Unfortunately, when we try to reconstruct the tree structure for the full train set, it is obvious that the data needs a significant mount of cleaning. The following code groups the data by sentence id and applys the mthod demonstrated above to add parentheses and node labels around the constituents. If a sub phrase is not found in the root sentence, it returns the string "error" rather than the tree structure.  

In [None]:
def phrase_tree(phrase_group):
    phrases = phrase_group['Phrase'].to_list()
    sentiments = phrase_group['Sentiment'].to_list()
    root = phrases[0]
    for p, s in zip(phrases,sentiments):
        try:
            start = root.index(p)
        except:
            root = 'error'
        else:
            end = start + len(p) + len(str(s)) + 2
            root = root[:start] + '(' + str(s) + ' ' + root[start:]
            root = root[:end] + ')' + root[end:]
    return root

train_trees = []
train_groups = train.groupby(['SentenceId'])
for key, group in train_groups:
    root = phrase_tree(group)
    train_trees.append((key,root))

When we list the sentence ids that caused an error, we find that 71 sentences out of the 8529 total are missing the root sentence (and possibly other subphrases), which is almost 1%. 

In [None]:
errors = 0
for tree in train_trees:
    if tree[1] == 'error':
        errors += 1
print(errors)

The following example shows one of the sentences that threw an error. 

In [None]:
train.loc[(train['SentenceId'] == 8382)]

## 5. Conclusions

Both the train and test datasets have already been parsed, so it is not necessary for you to implement a grammatical analysis.

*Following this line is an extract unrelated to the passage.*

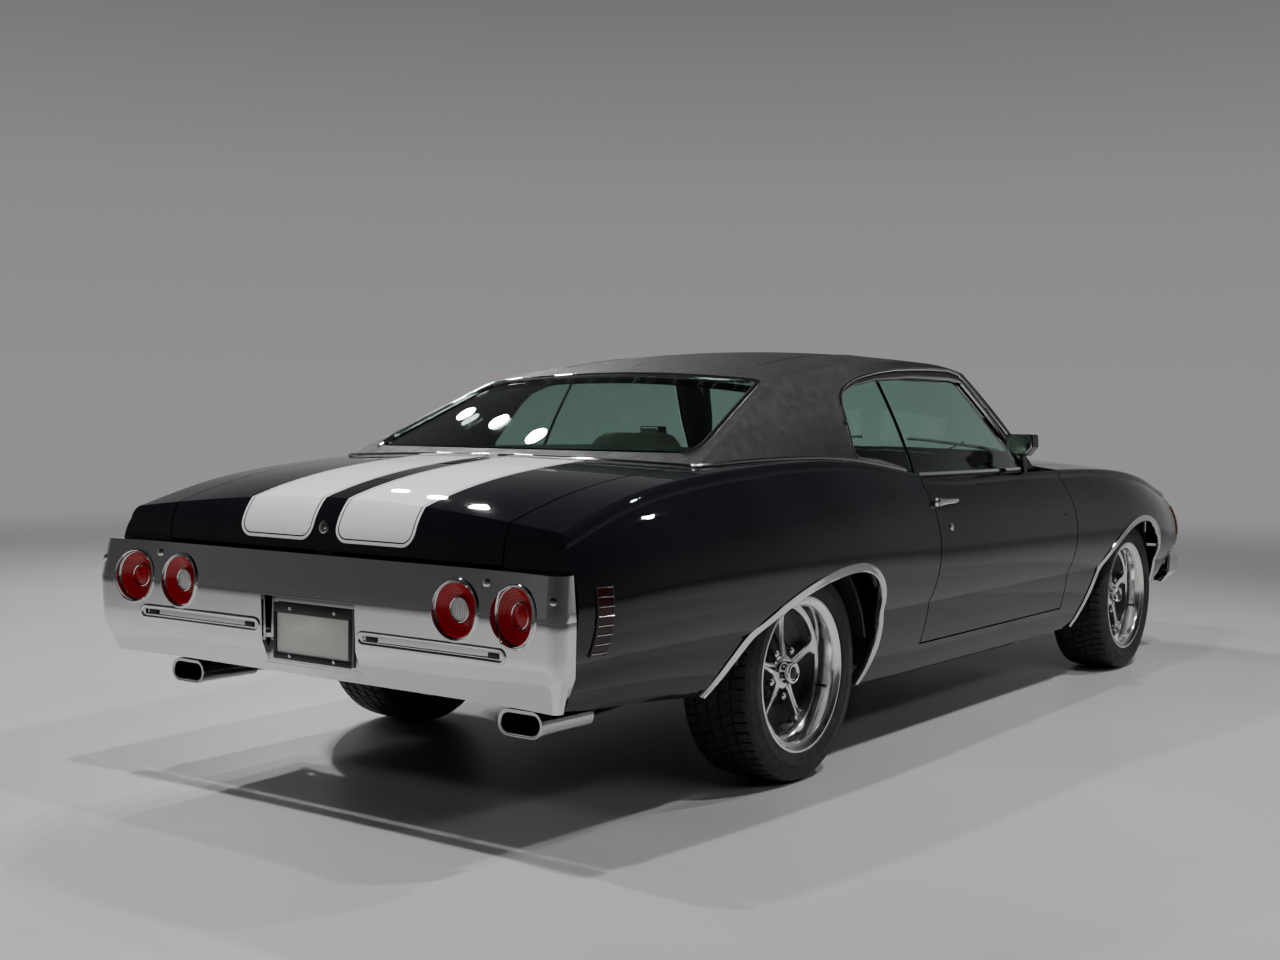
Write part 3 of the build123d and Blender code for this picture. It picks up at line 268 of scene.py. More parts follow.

Nevertheless, understanding the tree structure has a few implications for the sentiment analysis problem. First, if you are going to seperate a validation set from the train data, you should keep subphrases together with the root sentence or you will introduce a leakage problem. Second, be aware that the automated parsing seems to have left the data a bit messy, so be sure to clean it up.